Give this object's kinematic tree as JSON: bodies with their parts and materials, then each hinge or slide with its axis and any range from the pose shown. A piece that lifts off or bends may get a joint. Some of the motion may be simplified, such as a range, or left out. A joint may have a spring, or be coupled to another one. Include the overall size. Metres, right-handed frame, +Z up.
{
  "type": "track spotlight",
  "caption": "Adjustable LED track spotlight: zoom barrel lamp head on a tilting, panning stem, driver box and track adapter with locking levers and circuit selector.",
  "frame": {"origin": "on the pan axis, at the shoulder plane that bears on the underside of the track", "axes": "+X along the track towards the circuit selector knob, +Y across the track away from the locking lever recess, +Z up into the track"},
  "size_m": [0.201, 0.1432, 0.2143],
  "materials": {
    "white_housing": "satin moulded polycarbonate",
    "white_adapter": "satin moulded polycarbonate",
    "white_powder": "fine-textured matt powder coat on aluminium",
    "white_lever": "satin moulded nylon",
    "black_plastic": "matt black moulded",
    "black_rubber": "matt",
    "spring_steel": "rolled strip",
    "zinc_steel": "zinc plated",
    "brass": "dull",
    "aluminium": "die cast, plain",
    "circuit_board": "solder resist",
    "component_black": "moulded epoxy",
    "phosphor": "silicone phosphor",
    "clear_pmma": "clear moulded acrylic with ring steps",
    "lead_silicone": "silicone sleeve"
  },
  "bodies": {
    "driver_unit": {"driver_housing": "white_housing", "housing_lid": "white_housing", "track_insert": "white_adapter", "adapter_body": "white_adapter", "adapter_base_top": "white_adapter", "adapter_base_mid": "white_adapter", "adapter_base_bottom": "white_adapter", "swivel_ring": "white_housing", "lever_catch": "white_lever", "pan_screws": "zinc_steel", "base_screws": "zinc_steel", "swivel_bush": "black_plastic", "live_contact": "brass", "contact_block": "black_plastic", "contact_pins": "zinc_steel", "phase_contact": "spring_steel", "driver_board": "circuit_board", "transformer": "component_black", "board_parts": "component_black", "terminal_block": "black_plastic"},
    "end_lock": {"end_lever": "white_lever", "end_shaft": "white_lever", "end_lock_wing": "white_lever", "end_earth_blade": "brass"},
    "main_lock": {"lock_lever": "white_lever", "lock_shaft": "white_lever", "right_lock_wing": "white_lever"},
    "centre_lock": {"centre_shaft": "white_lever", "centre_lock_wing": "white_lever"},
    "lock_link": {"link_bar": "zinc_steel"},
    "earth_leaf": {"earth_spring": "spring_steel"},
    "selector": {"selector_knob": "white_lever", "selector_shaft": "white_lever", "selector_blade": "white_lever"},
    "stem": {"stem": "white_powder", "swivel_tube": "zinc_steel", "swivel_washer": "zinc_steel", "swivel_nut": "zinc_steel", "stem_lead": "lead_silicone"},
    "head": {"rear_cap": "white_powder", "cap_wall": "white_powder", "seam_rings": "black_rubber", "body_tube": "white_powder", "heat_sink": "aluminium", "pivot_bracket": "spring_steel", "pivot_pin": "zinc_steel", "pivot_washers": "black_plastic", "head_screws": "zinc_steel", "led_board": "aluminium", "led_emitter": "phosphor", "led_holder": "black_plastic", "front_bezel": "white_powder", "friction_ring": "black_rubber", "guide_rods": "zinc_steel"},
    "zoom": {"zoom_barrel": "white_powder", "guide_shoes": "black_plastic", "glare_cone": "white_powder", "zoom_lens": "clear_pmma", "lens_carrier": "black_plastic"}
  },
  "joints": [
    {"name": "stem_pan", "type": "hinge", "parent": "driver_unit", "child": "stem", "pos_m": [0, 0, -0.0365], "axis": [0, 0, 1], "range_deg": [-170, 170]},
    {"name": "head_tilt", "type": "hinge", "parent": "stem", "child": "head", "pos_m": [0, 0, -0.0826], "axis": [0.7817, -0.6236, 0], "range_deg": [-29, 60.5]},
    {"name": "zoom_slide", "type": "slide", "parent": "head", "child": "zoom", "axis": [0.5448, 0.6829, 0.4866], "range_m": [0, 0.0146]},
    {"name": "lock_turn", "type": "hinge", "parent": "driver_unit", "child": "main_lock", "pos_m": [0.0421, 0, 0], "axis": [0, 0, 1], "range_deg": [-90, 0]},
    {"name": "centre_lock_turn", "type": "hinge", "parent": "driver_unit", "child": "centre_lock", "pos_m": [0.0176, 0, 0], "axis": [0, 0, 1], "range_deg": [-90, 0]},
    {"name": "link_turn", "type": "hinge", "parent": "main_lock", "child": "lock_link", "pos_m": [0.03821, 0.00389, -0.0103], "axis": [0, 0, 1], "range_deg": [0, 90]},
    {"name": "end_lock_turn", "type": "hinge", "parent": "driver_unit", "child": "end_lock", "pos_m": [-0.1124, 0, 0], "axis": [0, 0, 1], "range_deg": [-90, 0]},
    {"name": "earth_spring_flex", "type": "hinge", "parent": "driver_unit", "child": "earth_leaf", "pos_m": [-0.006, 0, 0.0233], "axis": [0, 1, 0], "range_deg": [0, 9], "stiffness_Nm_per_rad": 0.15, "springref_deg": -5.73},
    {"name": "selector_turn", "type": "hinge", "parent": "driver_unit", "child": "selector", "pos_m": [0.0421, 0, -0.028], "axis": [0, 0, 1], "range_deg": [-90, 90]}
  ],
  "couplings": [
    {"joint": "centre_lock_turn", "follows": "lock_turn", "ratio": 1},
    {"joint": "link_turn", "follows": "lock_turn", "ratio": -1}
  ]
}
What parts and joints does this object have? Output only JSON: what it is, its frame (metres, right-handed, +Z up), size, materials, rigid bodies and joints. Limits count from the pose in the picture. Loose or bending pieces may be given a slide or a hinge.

**Direction**.
Type the material above out again, exactly.

**Worked answer**.
Give this object's kinematic tree as JSON: bodies with their parts and materials, then each hinge or slide with its axis and any range from the pose shown. A piece that lifts off or bends may get a joint. Some of the motion may be simplified, such as a range, or left out. A joint may have a spring, or be coupled to another one. Include the overall size. Metres, right-handed frame, +Z up.
{
  "type": "track spotlight",
  "caption": "Adjustable LED track spotlight: zoom barrel lamp head on a tilting, panning stem, driver box and track adapter with locking levers and circuit selector.",
  "frame": {"origin": "on the pan axis, at the shoulder plane that bears on the underside of the track", "axes": "+X along the track towards the circuit selector knob, +Y across the track away from the locking lever recess, +Z up into the track"},
  "size_m": [0.201, 0.1432, 0.2143],
  "materials": {
    "white_housing": "satin moulded polycarbonate",
    "white_adapter": "satin moulded polycarbonate",
    "white_powder": "fine-textured matt powder coat on aluminium",
    "white_lever": "satin moulded nylon",
    "black_plastic": "matt black moulded",
    "black_rubber": "matt",
    "spring_steel": "rolled strip",
    "zinc_steel": "zinc plated",
    "brass": "dull",
    "aluminium": "die cast, plain",
    "circuit_board": "solder resist",
    "component_black": "moulded epoxy",
    "phosphor": "silicone phosphor",
    "clear_pmma": "clear moulded acrylic with ring steps",
    "lead_silicone": "silicone sleeve"
  },
  "bodies": {
    "driver_unit": {"driver_housing": "white_housing", "housing_lid": "white_housing", "track_insert": "white_adapter", "adapter_body": "white_adapter", "adapter_base_top": "white_adapter", "adapter_base_mid": "white_adapter", "adapter_base_bottom": "white_adapter", "swivel_ring": "white_housing", "lever_catch": "white_lever", "pan_screws": "zinc_steel", "base_screws": "zinc_steel", "swivel_bush": "black_plastic", "live_contact": "brass", "contact_block": "black_plastic", "contact_pins": "zinc_steel", "phase_contact": "spring_steel", "driver_board": "circuit_board", "transformer": "component_black", "board_parts": "component_black", "terminal_block": "black_plastic"},
    "end_lock": {"end_lever": "white_lever", "end_shaft": "white_lever", "end_lock_wing": "white_lever", "end_earth_blade": "brass"},
    "main_lock": {"lock_lever": "white_lever", "lock_shaft": "white_lever", "right_lock_wing": "white_lever"},
    "centre_lock": {"centre_shaft": "white_lever", "centre_lock_wing": "white_lever"},
    "lock_link": {"link_bar": "zinc_steel"},
    "earth_leaf": {"earth_spring": "spring_steel"},
    "selector": {"selector_knob": "white_lever", "selector_shaft": "white_lever", "selector_blade": "white_lever"},
    "stem": {"stem": "white_powder", "swivel_tube": "zinc_steel", "swivel_washer": "zinc_steel", "swivel_nut": "zinc_steel", "stem_lead": "lead_silicone"},
    "head": {"rear_cap": "white_powder", "cap_wall": "white_powder", "seam_rings": "black_rubber", "body_tube": "white_powder", "heat_sink": "aluminium", "pivot_bracket": "spring_steel", "pivot_pin": "zinc_steel", "pivot_washers": "black_plastic", "head_screws": "zinc_steel", "led_board": "aluminium", "led_emitter": "phosphor", "led_holder": "black_plastic", "front_bezel": "white_powder", "friction_ring": "black_rubber", "guide_rods": "zinc_steel"},
    "zoom": {"zoom_barrel": "white_powder", "guide_shoes": "black_plastic", "glare_cone": "white_powder", "zoom_lens": "clear_pmma", "lens_carrier": "black_plastic"}
  },
  "joints": [
    {"name": "stem_pan", "type": "hinge", "parent": "driver_unit", "child": "stem", "pos_m": [0, 0, -0.0365], "axis": [0, 0, 1], "range_deg": [-170, 170]},
    {"name": "head_tilt", "type": "hinge", "parent": "stem", "child": "head", "pos_m": [0, 0, -0.0826], "axis": [0.7817, -0.6236, 0], "range_deg": [-29, 60.5]},
    {"name": "zoom_slide", "type": "slide", "parent": "head", "child": "zoom", "axis": [0.5448, 0.6829, 0.4866], "range_m": [0, 0.0146]},
    {"name": "lock_turn", "type": "hinge", "parent": "driver_unit", "child": "main_lock", "pos_m": [0.0421, 0, 0], "axis": [0, 0, 1], "range_deg": [-90, 0]},
    {"name": "centre_lock_turn", "type": "hinge", "parent": "driver_unit", "child": "centre_lock", "pos_m": [0.0176, 0, 0], "axis": [0, 0, 1], "range_deg": [-90, 0]},
    {"name": "link_turn", "type": "hinge", "parent": "main_lock", "child": "lock_link", "pos_m": [0.03821, 0.00389, -0.0103], "axis": [0, 0, 1], "range_deg": [0, 90]},
    {"name": "end_lock_turn", "type": "hinge", "parent": "driver_unit", "child": "end_lock", "pos_m": [-0.1124, 0, 0], "axis": [0, 0, 1], "range_deg": [-90, 0]},
    {"name": "earth_spring_flex", "type": "hinge", "parent": "driver_unit", "child": "earth_leaf", "pos_m": [-0.006, 0, 0.0233], "axis": [0, 1, 0], "range_deg": [0, 9], "stiffness_Nm_per_rad": 0.15, "springref_deg": -5.73},
    {"name": "selector_turn", "type": "hinge", "parent": "driver_unit", "child": "selector", "pos_m": [0.0421, 0, -0.028], "axis": [0, 0, 1], "range_deg": [-90, 90]}
  ],
  "couplings": [
    {"joint": "centre_lock_turn", "follows": "lock_turn", "ratio": 1},
    {"joint": "link_turn", "follows": "lock_turn", "ratio": -1}
  ]
}
What parts and joints does this object have? Output only JSON: what it is, its frame (metres, right-handed, +Z up), size, materials, rigid bodies and joints. Limits count from the pose in the picture. Loose or bending pieces may be given a slide or a hinge.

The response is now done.